If you can remove the diaphragm intact there is no rubber sheet with reinforcing that you cannot find by web or other means. I am sure that once found you can easily copy the old one and if the rim has an 'o'-ring finish then buy rubber in the round and cut to length and super glue and tack in position before final fit.

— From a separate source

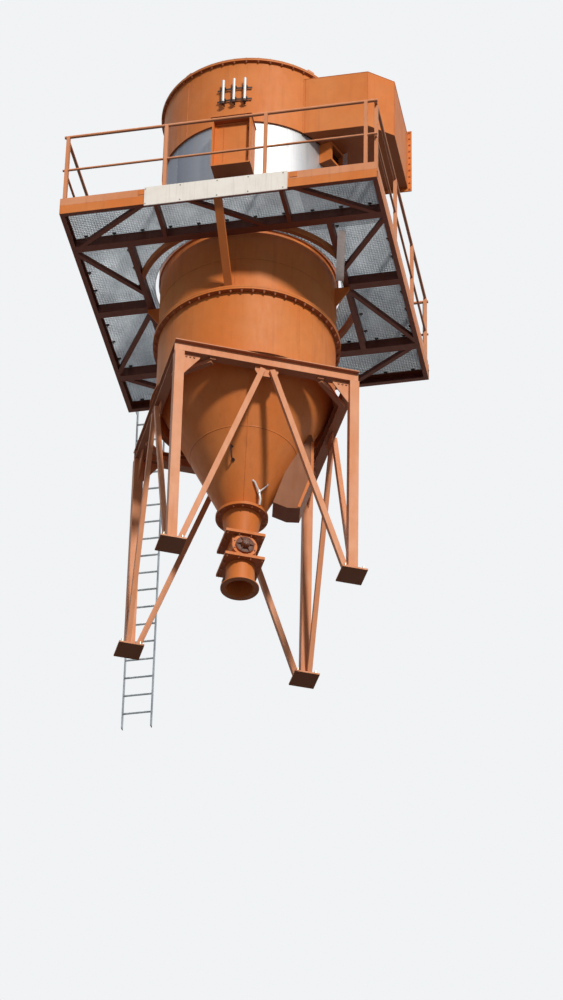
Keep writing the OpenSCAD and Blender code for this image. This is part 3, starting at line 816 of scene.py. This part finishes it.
@dataclass
class Barrel(Assembly):
    """Bolts, welds, laps, rivets and fittings of the barrel, head and cone."""

    upper_r: float = 1.150
    drum_r: float = 1.145
    clad_r: float = 1.172
    head_r: float = 1.200
    drum_low: float = 3.215
    flange: Span = (4.225, 4.2853)
    upper_top: float = 5.260
    seam_z: float = 4.780
    head_low: float = 7.155
    roof: Span = (8.210, 8.2503)
    rows: tuple[float, float, float] = (5.283, 6.218, 7.139)
    sheets: int = 9
    cone_r: float = 0.250
    cone_low: float = 1.500
    cone_slope: float = 0.46668
    cone_seam: Span = (1.510, 3.360)
    bead_r: float = 0.0045
    drum_bolts: BoltRing = BoltRing(1.183, 52, 180 / 52, 0.020)
    roof_bolts: BoltRing = BoltRing(1.222, 48, 180 / 48, 0.016)
    lap: float = 0.036  # width of an upright lap
    rivets: int = 60  # in each level row
    tube: Span = (7.470, 7.860)
    tube_r: float = 0.019
    tube_out: float = 0.062
    tube_angles: tuple[float, ...] = (-6.6, 0.0, 6.6)
    clamps: Span = (7.520, 7.720)
    handle: Point = (-0.250, -0.468, 2.11)
    grip: Span = (0.09, 0.075)  # half its length, and how far it stands off

    def build(self) -> None:
        """Builds every piece of the barrel."""
        self.flange_bolting()
        self.welds()
        self.laps()
        self.tube_bank()
        self.cone_fittings()

    def flange_bolting(self) -> None:
        """Bolts and seals of the flange between the drums and of the head's flange."""
        bolts, seals = Shape(), Shape()
        bolts.bolt_ring(self.drum_bolts, (self.flange[0], 0.012), (self.flange[1], 0))
        bolts.bolt_ring(self.roof_bolts, (self.roof[0], 0.010), (self.roof[1], 0))
        self.piece("barrel_bolts", bolts, Finish.PAINTED_BOLT, "orange_paint")
        for r, wide, z in ((1.2095, 0.0035, 4.25535), (1.2400, 0.0036, 8.23595)):
            rim = [(r, z - 0.00025), (r + wide, z - 0.00075), (r + wide, z + 0.00075), (r, z + 0.00025)]
            seals.turned(rim, 180)
        self.piece("flange_seals", seals, Finish.RUBBER, "brown_paint")

    def cone_at(self, z: float) -> float:
        """Returns the cone's radius at a level."""
        return self.cone_r + (z - self.cone_low) * self.cone_slope

    def welds(self) -> None:
        """Weld beads of the drums, the head and the cone."""
        beads = Shape()
        for radius, low, top, angles in (
            (self.drum_r, self.drum_low, self.flange[0], (-68, 112)),
            (self.upper_r, self.flange[1], self.upper_top, (-112, 8, 128)),
            (self.head_r, self.head_low, self.roof[0], (-150, 95)),
        ):
            for degrees in angles:
                beads.pipe([polar(radius - 0.001, degrees, z) for z in steps(low, top, 6)], self.bead_r, 6)
        for degrees in (-100, 80):
            beads.pipe([polar(self.cone_at(z), degrees, z) for z in self.cone_seam], self.bead_r, 6)
        low, high = self.upper_r - 0.002, self.upper_r + 0.0025
        level = [(low, -0.006), (high, -0.003), (high, 0.003), (low, 0.006)]
        beads.turned([(r, self.seam_z + z) for r, z in level], 180)
        r = self.cone_at(2.42)
        beads.turned([(r - 0.005, 2.412), (r + 0.001, 2.4145), (r + 0.005, 2.4225), (r + 0.0045, 2.43)], 120)
        self.piece("weld_beads", beads, Finish.ORANGE, "orange_paint")

    def laps(self) -> None:
        """Laps between the cladding sheets with their rivets."""
        laps, rivets = Shape(), Shape()
        low_r, high_r, ring_r = self.clad_r + 0.0002, self.clad_r + 0.0018, self.clad_r + 0.0022
        half = math.degrees(self.lap / 2 / self.clad_r)
        for row, i in product((0, 1), range(self.sheets)):
            degrees = 360 * i / self.sheets
            low, top = self.rows[row] + 0.004, self.rows[row + 1] - 0.004
            laps.turned(band(low_r, high_r, low, top), 2, None, degrees - half, 2 * half)
            for z in steps(low + 0.06, top - 0.06, 6):
                self.rivet(rivets, high_r, degrees, z)
        low, mid, top = self.rows
        laps.turned([(low_r, mid - 0.02), (ring_r, mid - 0.02), (ring_r, mid + 0.018), (low_r, mid + 0.02)], 180)
        for radius, z in ((ring_r, mid), (self.clad_r, low + 0.02), (self.clad_r, top - 0.025)):
            for i in range(self.rivets):
                self.rivet(rivets, radius, 360 * (i + 0.5) / self.rivets, z)
        self.piece("cladding_laps", laps, Finish.CLADDING, "bare_cladding")
        self.piece("cladding_rivets", rivets, Finish.BOLT, "galvanised")

    @staticmethod
    def rivet(shape: Shape, radius: float, degrees: float, z: float) -> None:
        """Adds a round rivet head 10 mm wide.

        Args:
            shape: Where it is gathered.
            radius: Distance of its seat from the barrel's axis.
            degrees: Its angle.
            z: Its level.
        """
        profile = [(0, 0), (0.0055, 0), (0.005, 0.0016), (0.003, 0.0028), (0, 0.003)]
        shape.turned(profile, 10, aim(polar(radius, degrees, z), polar(1, degrees)))

    def tube_bank(self) -> None:
        """Three upright tubes with end caps on blackened clamp bars, with a valve below each."""
        tubes, dark = Shape(DECK), Shape(DECK)
        face = -self.head_r - 0.060
        foot, head = self.tube
        for step in self.tube_angles:
            at = polar(self.head_r + self.tube_out, step - 90)
            out = at.normalized()
            side = out.cross(UP) * 0.045
            valve = at + UP * (foot - 0.018)
            tubes.rod(at + UP * foot, at + UP * head, self.tube_r, 20, 0.003)
            dark.rod(at + UP * (foot - 0.040), at + UP * (foot + 0.005), 0.026, 16, 0.004)
            dark.rod(valve, valve - out * 0.06, 0.011, 12)
            dark.rod(valve - side, valve + side, 0.009, 12)
            for z in self.clamps:
                turn = Matrix.Translation((0, 0, z)) @ Matrix.Rotation(math.radians(step), 4, "Z")
                dark.box((-0.034, face, -0.016), (0.034, face + 0.024, 0.016), turn, 0.003)
                dark.box((-0.012, face + 0.020, -0.012), (0.012, -self.head_r - 2 * GAP, 0.012), turn, 0.002)
                for x in (-0.027, 0.027):
                    dark.bolt(turn @ Vector((x, face, 0)), turn.to_3x3() @ FRONT, 0.008)
        radius = self.head_r + 0.028
        for z in self.clamps:
            dark.turned(band(radius - 0.006, radius, z - 0.014, z + 0.014), 16, None, -101, 22)
        self.piece("tube_clamps", dark, Finish.DARK_CLAMP, "galvanised")
        self.piece("upright_tubes", tubes, Finish.BRIGHT_TUBE, "galvanised", "tube_bank")

    def cone_fittings(self) -> None:
        """Handle on the cone and the thin branched pipe at its lower end."""
        handle, at, (half, high) = Shape(), Vector(self.handle), self.grip
        out = Vector((at.x, at.y, -0.2)).normalized()
        along = out.cross(UP).normalized().cross(out).normalized()
        bow = ((half, 0), (half, high - 0.015), (half - 0.02, high))
        bow = [(-a, b) for a, b in bow] + list(reversed(bow))
        handle.pipe([at + along * a + out * b for a, b in bow], 0.010)
        for a in (-half, half):
            handle.rod(at + along * a - out * 0.004, at + along * a + out * 0.010, 0.024, 16, 0.002)
        self.piece("cone_handle", handle, Finish.DARK_CLAMP, "orange_paint")
        pipe, joint = Shape(), (0.130, -0.345, 1.665)
        pipe.pipe([(0.037, -0.385, 1.80), (0.060, -0.400, 1.77), joint], 0.013, 12)
        pipe.pipe([(0.245, -0.330, 1.82), (0.235, -0.345, 1.79), joint], 0.010, 12)
        pipe.pipe([joint, (0.150, -0.340, 1.56), (0.150, -0.300, 1.50)], 0.015, 12)
        pipe.rod((0.132, -0.346, 1.640), (0.129, -0.344, 1.690), 0.022, 12, 0.003)
        self.piece("cone_pipe", pipe, Finish.BRIGHT_TUBE, "galvanised")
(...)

I once repaired a petrol pump with a crisp packet and it lasted months .


----------



## spykal (May 9, 2005)

dikyenfo said:


> I once repaired a petrol pump with a crisp packet and it lasted months .


That's Amazing 8O I just love to hear stories like that.

or was it long ago when the pinch of salt came in a little blue packet ....and I don't suppose they were Walkers crisps :lol:

And yes if it was me I would have a go at repairing it somehow....

Mike


----------



## 122058 (Apr 5, 2009)

i've spent the day rummaging around in the shed and so far come up with an old innertube.. which is 2/3mm thick rubber.. now all i need is a washing up bottle, some pipe cleaners and some sticky back plastic, oh not forgetting the oblligatory yoghurt pot.. and we'll begin making our replica of tracy islan........... waaaaaaait wrong project.. am up again on wednesday @ the van now so i'll be taking my innertube and a hole punch, some silicone sealer and a very sharp knife.. ill let you all know how i get on as my attempts to find an original have been stamped. thx 4 the one on ebay btw.. £31 quid for a bit of rubber.. that isn't even new.. ill take my chances with the inner tube i think  hehe 

cheers guys n gals x


----------



## sergeant (Jun 7, 2006)

Hi darkwolfe, If you ring Wayne at Marquis at Bagshot on 01276 489265 or 01276 474148 they have diaphragms in stock for the Paloma. Tell him to ring Steve if he needs to know where to find them, Steve


----------



## JockandRita (Jun 1, 2005)

sergeant said:


> Hi darkwolfe, If you ring Wayne at Marquis at Bagshot on 01276 489265 or 01276 474148 they have diaphragms in stock for the Paloma. Tell him to ring Steve if he needs to know where to find them, Steve


Our resident leisure vehicle, and CORGI registered engineer to the rescue once again. :lol:

What brilliant service. Good on you Steve.

Jock.


----------



## 122058 (Apr 5, 2009)

what a STAR!!! I will ring them tomorrow morning. dont suppose you know how much they are? & whether they take cards over the phone? 

thanks again sergeant  saved me breaking out my emergancy blue peter kit.


----------